I change out of the cotton pants and shirt I’ve been wearing all day and put on a sari to meet my husband at JFK. I don’t forget the jewelry; the marriage necklace of mangalsutra, gold drop earrings, heavy gold bangles. I don’t wear them every day. In this borough of vice and greed, who knows when, or whom, desire will overwhelm.
My husband spots me in the crowd and waves. He has lost weight, and changed his glasses. The arm, uplifted in a cheery wave, is bony, frail, almost opalescent.
In the Carey Coach, we hold hands. He strokes my fingers one by one. “How come you aren’t wearing my mother’s ring?”
“Because muggers know about Indian women,” I say. They know with us it’s 24-karat. His mother’s ring is showy, in ghastly taste anywhere but India: a blood-red Burma ruby set in a gold frame of floral sprays. My mother-in-law got her guru to bless the ring before I left for the States.
He looks disconcerted. He’s used to a different role. He’s the knowing, suspicious one in the family. He seems to be sulking, and finally he comes out with it. “You’ve said nothing about my new glasses.” I compliment him on the glasses, how chic and Western-executive they make him look. But I can’t help the other things, necessities until he learns the ropes. I handle the money, buy the tickets. I don’t know if this makes me unhappy.
Charity drives her Nissan upstate, so for two weeks we are to have the apartment to ourselves. This is more privacy than we ever had in India. No parents, no servants, to keep us modest. We play at housekeeping. Imre has lent us a hibachi, and I grill saffron chicken breasts. My husband marvels at the size of the Perdue hens. “They’re big like peacocks, no? These Americans, they’re really something!” He tries out pizzas, burgers, McNuggets. He chews. He explores. He judges. He loves it all, fears nothing, feels at home in the summer odors, the clutter of Manhattan streets. Since he thinks that the American palate is bland, he carries a bottle of red peppers in his pocket. I wheel a shopping cart down the aisles of the neighborhood Grand Union, and he follows, swiftly, greedily. He picks up hair rinses and high-protein diet powders. There’s so much I already take for granted.
One night, Imre stops by. He wants us to go with him to a movie. In his work shirt and red leather tie, he looks arty or strung out. It’s only been a week, but I feel as though I am really seeing him for the first time. The yellow hair worn very short at the sides, the wide, narrow lips. He’s a good-looking man, but self-conscious, almost arrogant. He’s picked the movie we should see. He always tells me what to see, what to read. He buys the Voice. He’s a natural avant-gardist.
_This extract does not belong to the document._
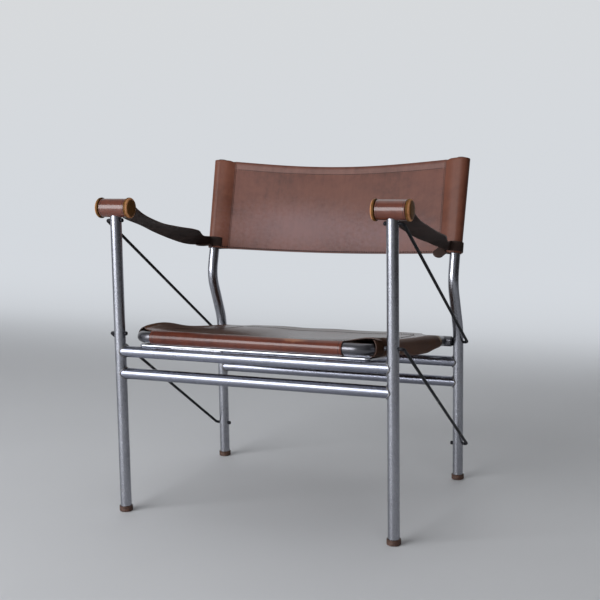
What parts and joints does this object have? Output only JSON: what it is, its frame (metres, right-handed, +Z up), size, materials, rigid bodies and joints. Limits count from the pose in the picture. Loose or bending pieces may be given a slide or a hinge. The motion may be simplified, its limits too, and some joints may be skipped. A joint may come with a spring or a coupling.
{
  "type": "folding campaign chair",
  "caption": "Folding steel tube armchair with sling seat and backrest, wire stays, turned grips and leather arm straps.",
  "frame": {"origin": "on the floor, under the middle of the chair's bounding box", "axes": "+X to the right seen from the front, -Y the way the sitter faces, +Z up"},
  "size_m": [0.635, 0.4963, 0.6886],
  "materials": {
    "steel_tube": "worn brushed steel with fine scratches",
    "bright_wire": "polished wire",
    "black_steel": "blackened steel, satin",
    "black_nylon": "moulded, matte",
    "foot_leather": "stacked leather tip",
    "seat_leather": "worn saddle leather, semi gloss",
    "back_leather": "worn saddle leather, satin",
    "strap_leather": "saddle leather, creased edges",
    "turned_wood": "varnished, worn at the rims"
  },
  "bodies": {
    "rear_frame": {"rear_post_left": "steel_tube", "rear_post_right": "steel_tube", "rear_rail_upper": "steel_tube", "rear_rail_lower": "steel_tube", "rear_foot_left": "foot_leather", "rear_foot_right": "foot_leather", "post_plug_left": "black_nylon", "post_plug_right": "black_nylon", "pivot_washer_left": "black_steel", "pivot_washer_right": "black_steel", "backrest_sling": "back_leather"},
    "upper_stays": {"upper_stay_left": "black_steel", "upper_stay_right": "black_steel", "upper_stay_cap_front_left": "black_steel", "upper_stay_cap_front_right": "black_steel"},
    "front_frame": {"front_leg_left": "steel_tube", "front_leg_right": "steel_tube", "front_rail_upper": "steel_tube", "front_rail_lower": "steel_tube", "grip_spool_left": "turned_wood", "grip_spool_right": "turned_wood", "grip_pin_left": "steel_tube", "grip_pin_right": "steel_tube", "front_foot_left": "foot_leather", "front_foot_right": "foot_leather", "arm_strap_left": "strap_leather", "arm_strap_right": "strap_leather"},
    "lower_stays": {"lower_stay_left": "black_steel", "lower_stay_right": "black_steel", "lower_stay_cap_front_left": "black_steel", "lower_stay_cap_front_right": "black_steel", "lower_stay_cap_rear_left": "black_steel", "lower_stay_cap_rear_right": "black_steel"},
    "seat": {"seat_frame_tube": "steel_tube", "seat_pivot_tube": "steel_tube", "seat_sling": "seat_leather", "seat_bail_wire": "bright_wire", "seat_bail_clip": "bright_wire", "pivot_bush_left": "black_nylon", "pivot_bush_right": "black_nylon"}
  },
  "joints": [
    {"name": "fold", "type": "hinge", "parent": "rear_frame", "child": "upper_stays", "pos_m": [0, 0.20885, 0.299], "axis": [-1, 0, 0], "range_deg": [0, 46], "deforming": ["arm_strap_left", "arm_strap_right"]},
    {"name": "front_frame_upright", "type": "hinge", "parent": "upper_stays", "child": "front_frame", "pos_m": [0, -0.22815, 0.5785], "axis": [-1, 0, 0], "range_deg": [-46, 0]},
    {"name": "lower_stay_swing", "type": "hinge", "parent": "rear_frame", "child": "lower_stays", "pos_m": [0, 0.20885, 0.0785], "axis": [-1, 0, 0], "range_deg": [0, 46]},
    {"name": "seat_lift", "type": "hinge", "parent": "rear_frame", "child": "seat", "pos_m": [0, 0.20885, 0.299], "axis": [-1, 0, 0], "range_deg": [0, 66.7]}
  ],
  "couplings": [
    {"joint": "front_frame_upright", "follows": "fold", "ratio": -1},
    {"joint": "lower_stay_swing", "follows": "fold", "ratio": 1},
    {"joint": "seat_lift", "follows": "fold", "ratio": 1.45}
  ]
}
For tonight he’s chosen Numéro Deux.
“Is it a musical?” my husband asks. The Radio City Music Hall is on his list of sights to see. He’s read up on the history of the Rockettes. He doesn’t catch Imre’s sympathetic wink.
Guilt, shame, loyalty. I long to be ungracious, not ingratiate myself with both men.
That night my husband calculates in rupees the money we’ve wasted on Godard. “That refugee fellow, Nagy, must have a screw loose in his head. I paid very steep price for dollars on the black market.”